Трудно назвать эти аргументы исчерпывающе убедительными. Ведь и Борис Шапошников в прошлом офицер Императорской армии, но он не то что не был репрессирован – Сталин относился к нему с большим уважением. Жена? Так и супругу, скажем, Буденного арестовали, но самого маршала не тронули. Эсеровское прошлое? Сталин отличался практичностью и у кого какое прошлое его в сущности меньше всего интересовало. Так, в 1921-м он вступился за Александра Ильича на IX Всероссийском съезде Советов, когда некоторые делегаты были против того, чтобы бывший полковник, «чуждый классовый элемент» стал членом ВЦИК.
Сталин тогда благоразумно ответил: «Говорят, что Егоров – плохой коммунист. Ну и что же? Уборевич тоже плохой коммунист, однако мы выдвинули его в члены ВЦИК. Егоров – плохой коммунист, но хороший командующий, и как хорошего командующего его надо избрать». Быть может, в последних словах вождя и кроется ответ о причинах расстрела маршала? Перестал он в глазах Сталина быть хорошим командующим.

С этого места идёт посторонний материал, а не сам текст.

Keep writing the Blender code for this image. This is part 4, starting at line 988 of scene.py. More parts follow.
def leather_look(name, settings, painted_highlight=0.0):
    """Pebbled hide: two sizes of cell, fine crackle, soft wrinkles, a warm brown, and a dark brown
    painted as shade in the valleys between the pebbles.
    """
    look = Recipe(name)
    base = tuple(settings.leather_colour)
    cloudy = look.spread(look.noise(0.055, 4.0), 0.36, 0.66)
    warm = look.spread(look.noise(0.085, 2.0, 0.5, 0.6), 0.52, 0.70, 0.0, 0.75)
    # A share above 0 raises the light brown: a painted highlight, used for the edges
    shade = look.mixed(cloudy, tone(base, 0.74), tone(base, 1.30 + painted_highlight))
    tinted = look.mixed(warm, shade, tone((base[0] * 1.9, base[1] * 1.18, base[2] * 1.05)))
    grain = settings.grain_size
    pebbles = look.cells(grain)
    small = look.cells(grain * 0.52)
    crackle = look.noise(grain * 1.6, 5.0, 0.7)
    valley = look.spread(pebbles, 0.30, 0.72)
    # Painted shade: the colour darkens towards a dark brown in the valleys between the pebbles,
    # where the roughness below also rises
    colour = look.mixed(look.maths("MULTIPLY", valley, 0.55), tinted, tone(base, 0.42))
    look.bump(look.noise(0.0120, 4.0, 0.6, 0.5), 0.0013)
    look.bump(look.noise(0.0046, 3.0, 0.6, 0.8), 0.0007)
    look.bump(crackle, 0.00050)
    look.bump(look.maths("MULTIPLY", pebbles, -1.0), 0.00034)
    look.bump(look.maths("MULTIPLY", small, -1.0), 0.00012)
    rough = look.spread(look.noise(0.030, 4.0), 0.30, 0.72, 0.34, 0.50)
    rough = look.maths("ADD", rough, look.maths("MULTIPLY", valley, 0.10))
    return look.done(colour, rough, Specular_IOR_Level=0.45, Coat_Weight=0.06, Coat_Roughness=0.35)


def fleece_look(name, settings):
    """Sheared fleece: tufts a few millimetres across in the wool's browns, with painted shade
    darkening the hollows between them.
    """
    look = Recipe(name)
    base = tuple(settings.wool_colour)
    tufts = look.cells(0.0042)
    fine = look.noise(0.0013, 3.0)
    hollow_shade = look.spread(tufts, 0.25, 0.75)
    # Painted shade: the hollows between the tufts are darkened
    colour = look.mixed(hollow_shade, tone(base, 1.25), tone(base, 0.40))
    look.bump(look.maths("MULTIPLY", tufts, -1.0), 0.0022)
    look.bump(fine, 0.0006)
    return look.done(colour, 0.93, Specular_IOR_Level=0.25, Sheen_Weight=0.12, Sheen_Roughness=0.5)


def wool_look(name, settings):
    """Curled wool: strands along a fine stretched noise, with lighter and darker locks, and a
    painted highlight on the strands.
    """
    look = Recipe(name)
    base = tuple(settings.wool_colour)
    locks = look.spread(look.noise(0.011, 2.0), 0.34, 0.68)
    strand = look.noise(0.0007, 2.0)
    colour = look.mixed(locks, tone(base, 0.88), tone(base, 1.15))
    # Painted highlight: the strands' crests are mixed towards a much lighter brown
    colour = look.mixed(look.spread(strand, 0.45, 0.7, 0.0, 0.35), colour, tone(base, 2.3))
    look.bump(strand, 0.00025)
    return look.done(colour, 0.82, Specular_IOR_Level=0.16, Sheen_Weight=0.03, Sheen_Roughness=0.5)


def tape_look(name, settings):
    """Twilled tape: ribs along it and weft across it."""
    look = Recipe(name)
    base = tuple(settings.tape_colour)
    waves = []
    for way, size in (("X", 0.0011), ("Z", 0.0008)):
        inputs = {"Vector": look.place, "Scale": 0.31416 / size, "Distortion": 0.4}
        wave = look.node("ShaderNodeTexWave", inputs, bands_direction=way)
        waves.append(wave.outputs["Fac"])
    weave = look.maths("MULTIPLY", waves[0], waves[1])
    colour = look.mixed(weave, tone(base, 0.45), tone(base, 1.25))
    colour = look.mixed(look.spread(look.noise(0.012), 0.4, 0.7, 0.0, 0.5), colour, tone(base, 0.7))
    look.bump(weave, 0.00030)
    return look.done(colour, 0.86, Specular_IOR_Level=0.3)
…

Сталин себе приписывал успешную оборону Царицына и разгром Деникина на Южном фронте, где командующим был Егоров. Говорили, что в частных беседах с коллегами Александр Ильич выразил свое неудовольствие подобными заявлениями, за что и поплатился жизнью. Но мог ли Егоров, бывший человеком умным и понимающим, к чему может привести подобная болтливость, позволить себе критику в адрес Сталина? Вряд ли.

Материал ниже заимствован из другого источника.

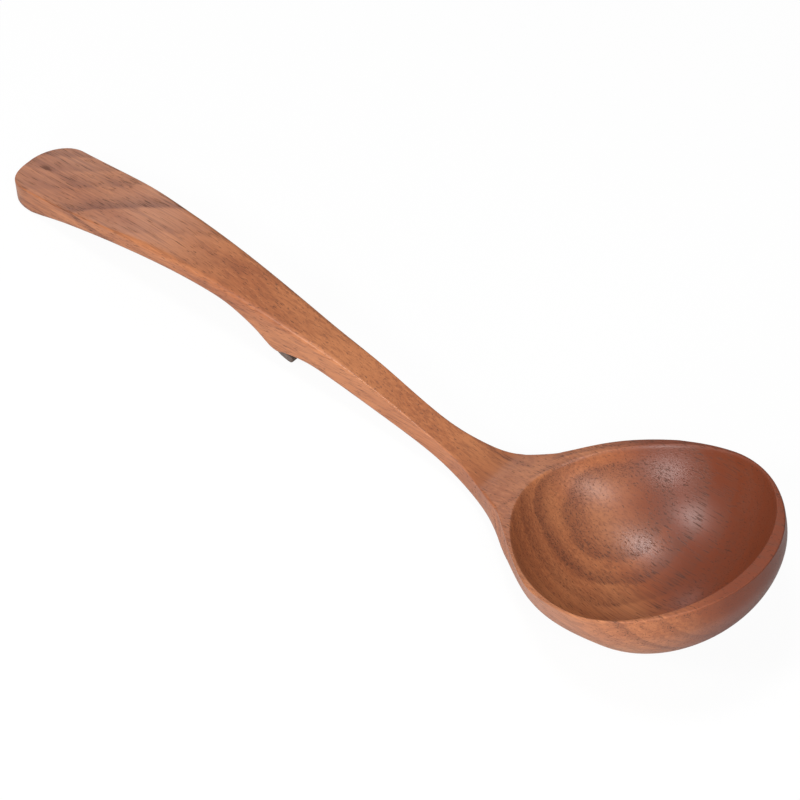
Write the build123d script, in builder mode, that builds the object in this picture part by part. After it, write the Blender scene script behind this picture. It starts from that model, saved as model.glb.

Вероятно, создавая миф о собственном революционном прошлом, Сталин понимал, что Егоров не вписывается в него. И потому избавился от маршала. Впрочем, об истинных мотивах, заставивших Сталина расстрелять своего бывшего соратника, вероятно, мы не узнаем никогда. Но одно можно утверждать однозначно – гибель маршала Александра Егорова стала действительной потерей для РККА.